Broad investor sentiment to the JPMorgan announcement was summed up by Oliver Pursche, portfolio manager at Gary Goldberg Financial Services: “It is a reminder that when it comes to the financial sector, investors still have to be very guarded. There are still just too many uncertainties, way too many gimmicks within those balance sheets.”
Mr. Pursche is likely correct. Look at JPMorgan's $2 billion loss. Its "chief investment office" is just a fancy name for a proprietary trading desk for the company. Since it is located in London, a question should immediately pop into investors' mind...was JPMorgan trading with their money or customers' money?

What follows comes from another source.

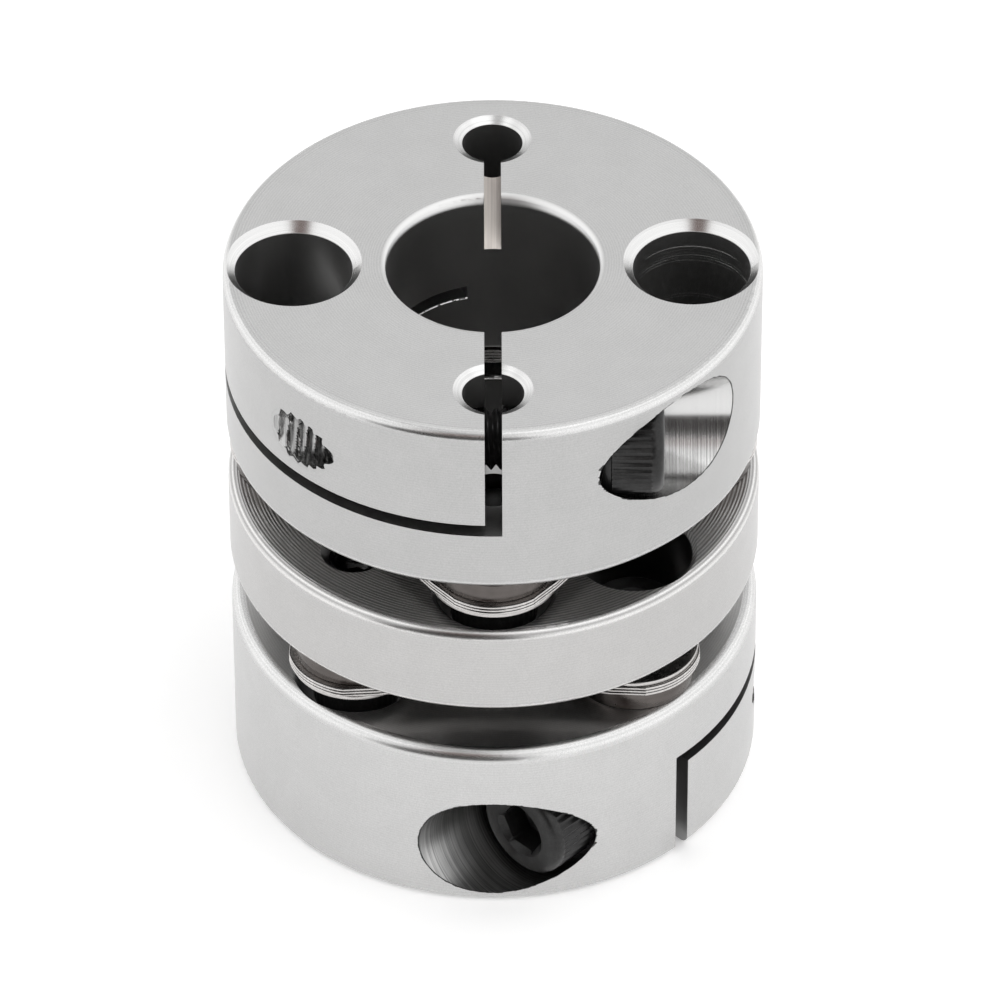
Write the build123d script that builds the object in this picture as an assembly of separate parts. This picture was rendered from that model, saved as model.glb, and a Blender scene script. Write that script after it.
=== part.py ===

London is the place to be if you want to use other people's money to make money for yourself. Just think back to the MF Global scandal. They used a process called "re-hypothecation," which occurs when banks re-use the collateral posted by clients such as hedge funds to back the bank's own trades and borrowing. London is the center of re-hypothecated trades on the planet since there is no limit on the amount of client assets that can be re-hypothecated, even if the client had an agreement with the bank that includes a ban on such practices.
Moving away from the murky world of shadow banking, the investment banks have another and more immediate worry on their hands – credit downgrades from the rating agencies.
Late on Friday, Fitch Ratings did downgrade JPMorgan's rating from AA- down to A+ and placed the bank on "rating watch negative." Standard & Poor's followed up by changing its outlook on the bank to "negative" also.
A major talking point on Wall Street among the investment banks has been the recently announced Moody's upcoming review of the banks, which is scheduled to be issued in June. Moody's had already put Morgan Stanley and several other banks on review for a downgrade in February. It is believed that JPMorgan may face as much as a three-notch slide in its ratings while other banks including Citigroup and Goldman Sachs have a two-notch slide looming over them. Bank of America has the potential for a one-notch slide in its rating.
Morgan Stanley said last Monday that if such an event occurs, it would have to pony up another $7.2 billion in collateral if its rating was changed by Moody's and Standard and Poor's. That is more than a 50 percent increase from its last estimate. Other investment banks, if downgraded, will also face raised borrowing costs and increases in required collateral.
For a long time, the stock market has ignored the problems with the major banks that never really went away from the 2008 financial crisis. But that may be changing now. It looks as if the good times for the banks and their investors are over and it may turn out to be a long, hot summer for the sector.